Young Love: I was not alone!

عشق جوانی: برف می بارد به روی خار و خارا سنگ

Me, I’m a sucker for snow. And skiing.

I wish I could say that on winter Friday mornings when we would wake up before six, pack our butter and halvardeh sandwiches, and load our ancient clunky skis in the Land Rover, the fantasy-churning factory in my head would go into hyper drive. But no. The factory never shut down in the first place. It was in full chugga-chugga production mode even when I was solving my mas’aleh riyazis with full attention.

But the sight of snow, the gliding on freshly packed snow, and the whisper of the dusting of powder freed up my entire soul– and with that, the factory chimneys nearly blasted their tops off with excess steam from the production. Forget about freezing toes and numbed fingers, forget about skiing behind baba and amoo and brother. Where I was it was crisp cold and sunny warm, there were no inhibiting forces such as families, and there were no lines at the telesiege… I glided right up to the chairlift, kicked up some snow dust with a little extra flourish of my ski edges, gave a sweet thank-you to the attendant… and I was not alone. Oh no.

This was Dizin in the 1970s. We called it Gajereh back then. I’d say there were three groups of people who skied there. One group, for whom the place had mostly been developed, was the high taqoot: the Shah and family, very rich or highly positioned people, and their kids whom I thought of as soosools. A second group was the locals from Velat Rood (Velayat Rood, really) and other villages nearby. These guys were excellent skiers and smart cookies but, you know, I kept my distance. I only had one friend among them, Mokhtar, who because he was younger than me was safe. He was tall, tanned very dark, and flashed his super white teeth in a big smile when he saw me. He followed me on the piste yelling “Sima, Sima” at every opportunity.

Then, there were the cool people – like us. We were a mishmash of athletes, intellectuals, and daneshjoos (almost all guys, of course). I was still in high school but I somehow counted myself among the daneshjoos. And most daneshjoos back then were lefties. They either had bushy mustaches or beards and were almost always frowning at something. I was kind of in awe of those macho revolutionary types but I secretly didn’t like or trust them. I wanted someone to listen to California Dreaming with and have fun. I didn’t want to become proletarizeh (I’m not kidding, that’s how they talked back then). I even wished my dad would buy me hot prepared lunches at the lodge rather than make me saqq the halvardeh sandwich with its massideh butter. But I never expressed that desire because only the soosools ate at the lodge.

One day I heard one daneshjoo calling out to another one: “Hey, Jahanshah…” I turned around and caught a glimpse of “Jahanshah.” He was tallish, bearded, agile, and smiling. I never saw him again, never even saw his face fully. But the name stayed with me. “Jahanshah” became the one I slalomed down the slope with and rode up the chairlift with. Ahh… the thrill. I was not alone!

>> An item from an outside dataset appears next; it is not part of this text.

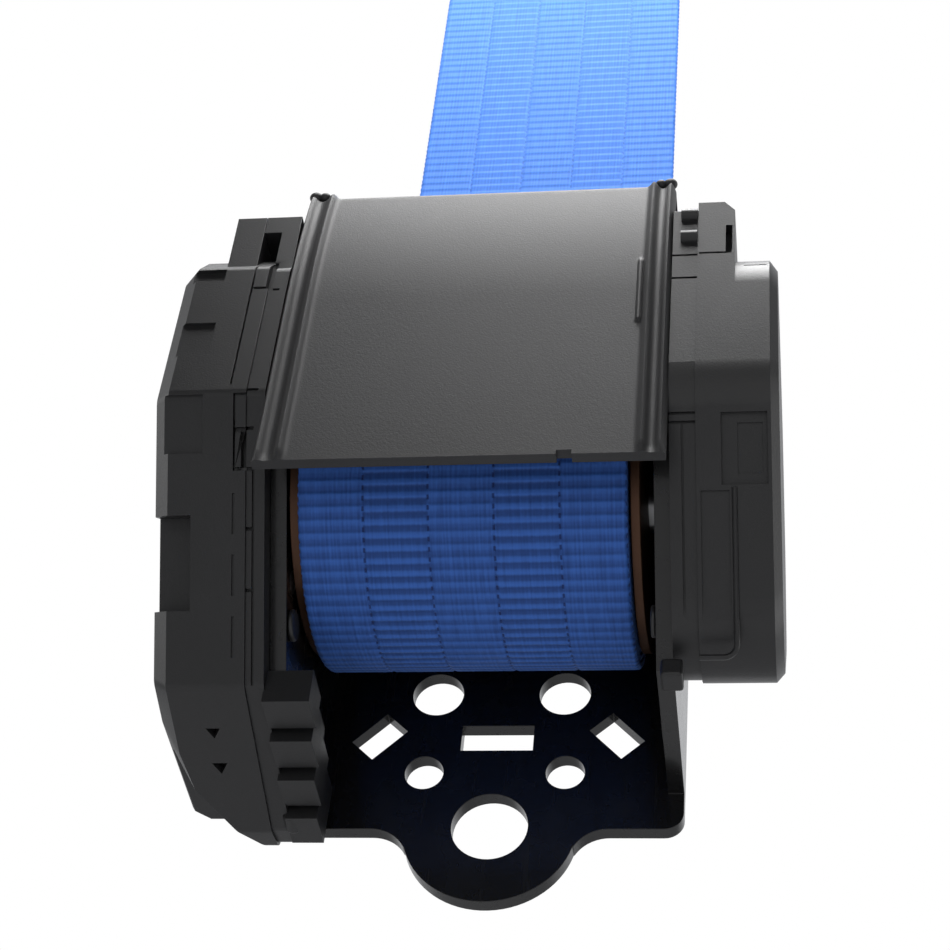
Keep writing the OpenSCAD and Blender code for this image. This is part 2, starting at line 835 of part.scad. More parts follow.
frame_bracket();
tie_bar();
webbing_cover();
webbing_guide();
bushing_left();
bushing_right();
sensor_housing_base();
sensor_housing_cover();
spring_housing_base();
spring_housing_cover();
housing_push_rivets();
cover_push_rivets();
clock_spring();
ball_cup();
pawl_pin();
pawl_spring();
spool_drum();
torsion_bar();
ratchet_wheel();
webbing_roll();
webbing_pin();
spring_arbor();
retaining_ring();
lag_spring();
lock_ring();
lock_pawl();
sensor_ball();
sensor_lever();
webbing_feed();
webbing_run();
end_loop();
end_plate();
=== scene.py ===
import math
import random

import bmesh
import bpy
from mathutils import Matrix, Vector


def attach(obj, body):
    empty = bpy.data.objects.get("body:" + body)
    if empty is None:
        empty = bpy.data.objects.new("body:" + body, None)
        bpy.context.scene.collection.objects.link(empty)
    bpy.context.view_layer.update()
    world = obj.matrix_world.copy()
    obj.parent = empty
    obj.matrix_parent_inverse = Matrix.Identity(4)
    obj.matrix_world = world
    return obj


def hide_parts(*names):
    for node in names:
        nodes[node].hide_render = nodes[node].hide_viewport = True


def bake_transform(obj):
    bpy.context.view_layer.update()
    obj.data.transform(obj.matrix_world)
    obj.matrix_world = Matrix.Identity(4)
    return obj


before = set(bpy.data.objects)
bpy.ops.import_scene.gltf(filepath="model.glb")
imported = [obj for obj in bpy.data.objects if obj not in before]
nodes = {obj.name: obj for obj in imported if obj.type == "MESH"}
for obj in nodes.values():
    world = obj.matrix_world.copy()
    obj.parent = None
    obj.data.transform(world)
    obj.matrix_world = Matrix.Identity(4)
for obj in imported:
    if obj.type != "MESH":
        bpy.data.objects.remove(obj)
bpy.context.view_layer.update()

# ---- Studio ---------------------------------------------------------------
# The reel hangs on its anchor bolt before a plain white backdrop, with a pale
# floor far below. Soft light comes from above and behind, so that the upper
# faces are grey and the lower front is nearly black.
camera = bpy.data.objects.new("Camera", bpy.data.cameras.new("Camera"))
camera.data.lens = 86.0
camera.data.sensor_width = 36
camera.data.clip_start = 0.01
view_right = Vector((0.9896, 0.1180, 0.0821)).normalized()
view_ahead = Vector((-0.1429, 0.7195, 0.6796)).normalized()
view_up = view_right.cross(view_ahead)
turn = Matrix((view_right, view_up, -view_ahead)).transposed().to_4x4()
camera.matrix_world = Matrix.Translation((0.04817, -0.28520, -0.19584)) @ turn
bpy.context.scene.collection.objects.link(camera)
bpy.context.scene.camera = camera
bpy.context.scene.view_settings.view_transform = "Standard"


class Socket:
    """One value in a node tree. Arithmetic adds Math nodes, and node() adds any other kind."""

    def __init__(self, tree, plug=None):
        self.tree, self.plug = tree, plug

    def feed(self, plug, value):
        if isinstance(value, Socket):
            self.tree.links.new(value.plug, plug)
        else:
            plug.default_value = value

    def node(self, kind, settings=None, values=None, out=0):
        made = self.tree.nodes.new("ShaderNode" + kind)
        for name, value in (settings or {}).items():
            if name == "stops":
                stops = made.color_ramp.elements
                stops.remove(stops[1])
                stops[0].position, stops[0].color = value[0][0], (*value[0][1], 1)
                for at, colour in value[1:]:
                    stops.new(at).color = (*colour, 1)
            else:
                setattr(made, name, value)
        for name, value in (values or {}).items():
            self.feed(made.inputs[name], value)
        return Socket(self.tree, made.outputs[out])

    def maths(self, operation, first, second=0.0):
        return self.node("Math", {"operation": operation}, {0: first, 1: second})

    def __add__(self, other):
        return self.maths("ADD", self, other)

    __radd__ = __add__

    def __sub__(self, other):
        return self.maths("SUBTRACT", self, other)

    def __rsub__(self, other):
        return self.maths("SUBTRACT", other, self)

    def __mul__(self, other):
        return self.maths("MULTIPLY", self, other)

    __rmul__ = __mul__

    def __pow__(self, other):
        return self.maths("POWER", self, other)

    def sine(self):
        return self.maths("SINE", self)

    def over(self, low, high):
        """0 where this value is under low, 1 over high, and smooth between them."""
        return self.node("MapRange", {"interpolation_type": "SMOOTHSTEP"}, {0: self, 1: low, 2: high})

    def mix(self, first, second):
        """One colour turning into another as this value goes from 0 to 1."""
        first, second = [c if isinstance(c, Socket) else (*c, 1) for c in (first, second)]
        return self.node("Mix", {"data_type": "RGBA"}, {0: self, 6: first, 7: second}, out=2)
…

And so Jahanshah entered my life.

First, though, I shaved him. (I didn’t like facial hair.) Second, I lowered his age. (I didn’t have a thing for older men, like guys in their twenties.) Then Jahanshah and I spent our entire lives together. And every day of our life was a winter day in the Alborz mountains. Some days were sunny and we skied with our kapshens unbuttoned. Some days it snowed and we rode up the telesiege wrapped up in the sarbazi blankets they handed out at the base. We pierced the clouds and emerged above them where it was clear and you could see the forever of mountain tops, but the not the bustle of civilization sprawled out down below the blanket of clouds. Jahanshah would occasionally give me a hand when I fell in a pile of powder. Maybe once or twice he put his arm around me going up the chairlift. And I occasionally gave him a pat on the back, my padded gloves thumping against his padded kapshen.

And that’s all folks. Except for the sound track—California Dreaming of course, but also Abbey Road, Pink Floyd, or even José Feliciano—I have nothing to add.

As for the fantasy factory, over the years it experimented with other productions. It spitted out sometimes clumsy, sometimes admirably sophisticated products. In the process, it often spluttered and emitted pollution instead of puffs of clean steam. But now, beginning to fully register the permanence of the forever mountain peaks, I’m cleaning up the factory—going existentially green, as it were. Back to smooth-faced mates and the eternal days of mountains and snow and skiing. Back to where imagination started.